Shakespeare’s Falstaff is unequivocal in his praise for “good sherris sack”, as an inspiration and tonic in both love and war; William Walton’s glittering score for Henry V matches the martial vigour of the old soldier. A less edifying effect is felt by Huntingdon’s drinking friend in Anne Brontë’s The Tenant Of Wildfell Hall.
Colette’s heroine Claudine becomes light-headed on sparkling Asti in a Parisian cafe, and thinks the room is in “Japanese perspective” - but then she realises that it is her lover who has really intoxicated her.

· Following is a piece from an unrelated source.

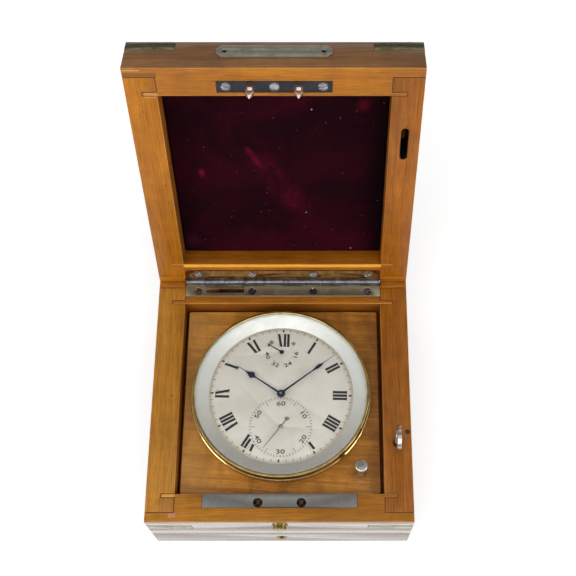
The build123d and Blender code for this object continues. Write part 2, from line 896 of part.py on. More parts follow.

Ravel’s heady orchestral fantasy La Valse whirls us away to another city and another time – Berlin, the 1930s, New Year’s Eve, and Christopher Isherwood’s narrator is also experiencing some fizz-fuelled euphoria as he watches the dancing merrymakers.

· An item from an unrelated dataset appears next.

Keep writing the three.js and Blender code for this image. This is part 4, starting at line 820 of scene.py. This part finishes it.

Moving further into the night, Sinatra’s classic recording of One For My Baby is a poetic tale of a lovelorn man, the last drinker at the bar confiding in the bar-tender (“set em up, Joe – I got a little story I think you should know…”) – which leads us to Martin Amis’s John Self, who discovers the embarrassment of over-indulgence at a dinner party in New York, when he arrives at his friend’s apartment to find dinner over – and he has forgotten what went on there earlier...
Another American bar-fly, Tom Waits is in a mood to blame anyone and anything but himself for his inebriation, in his song The Piano Has Been Drinking – but Peter Warlock’s Captain Stratton’s Fancy is a carefree, rollicking sailor’s drinking song.

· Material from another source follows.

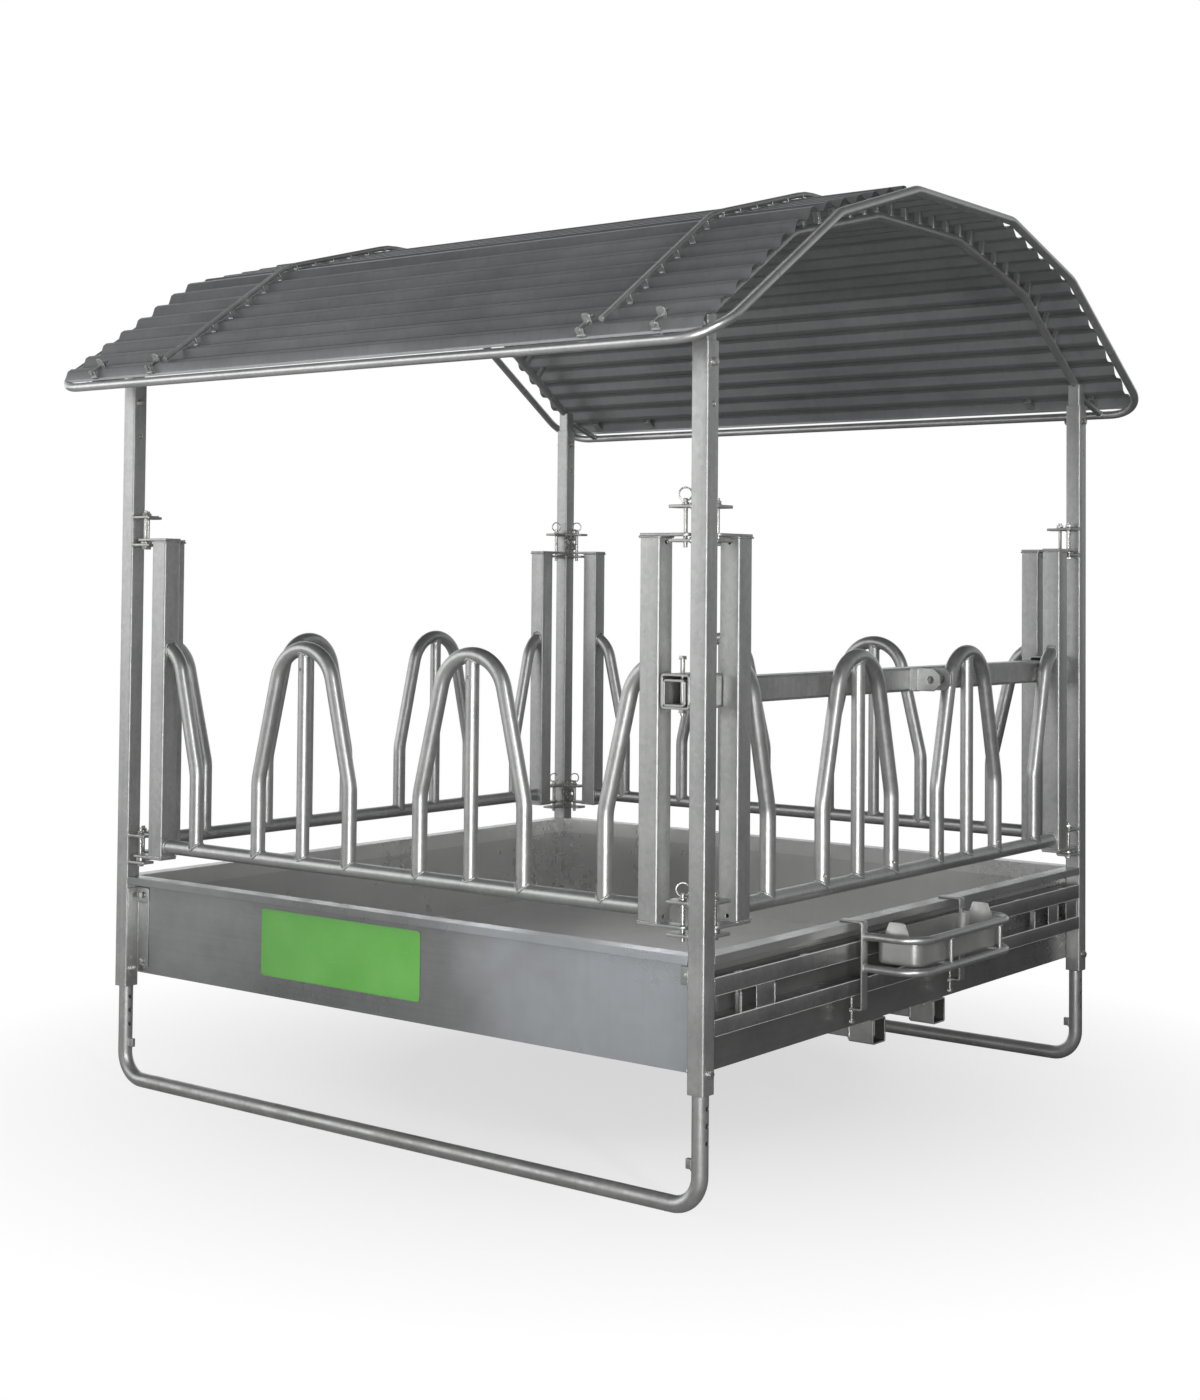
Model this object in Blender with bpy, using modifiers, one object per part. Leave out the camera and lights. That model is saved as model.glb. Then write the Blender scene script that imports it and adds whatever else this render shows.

This ushers in two fishing community scenes: a crew of whalers just arrived on shore-leave from a freezing ocean voyage caper wildly at the Spouter Inn, in Moby Dick; while Proulx’s farewell party in a Newfoundland port takes a violent turn.
And finally, as Milhaud’s sinuous score La Creation du Monde evokes a primeval atmosphere, DH Lawrence meditates on humanity’s ancient and mysterious relationship with the “tendrilled avenues of wine and the otherworld”.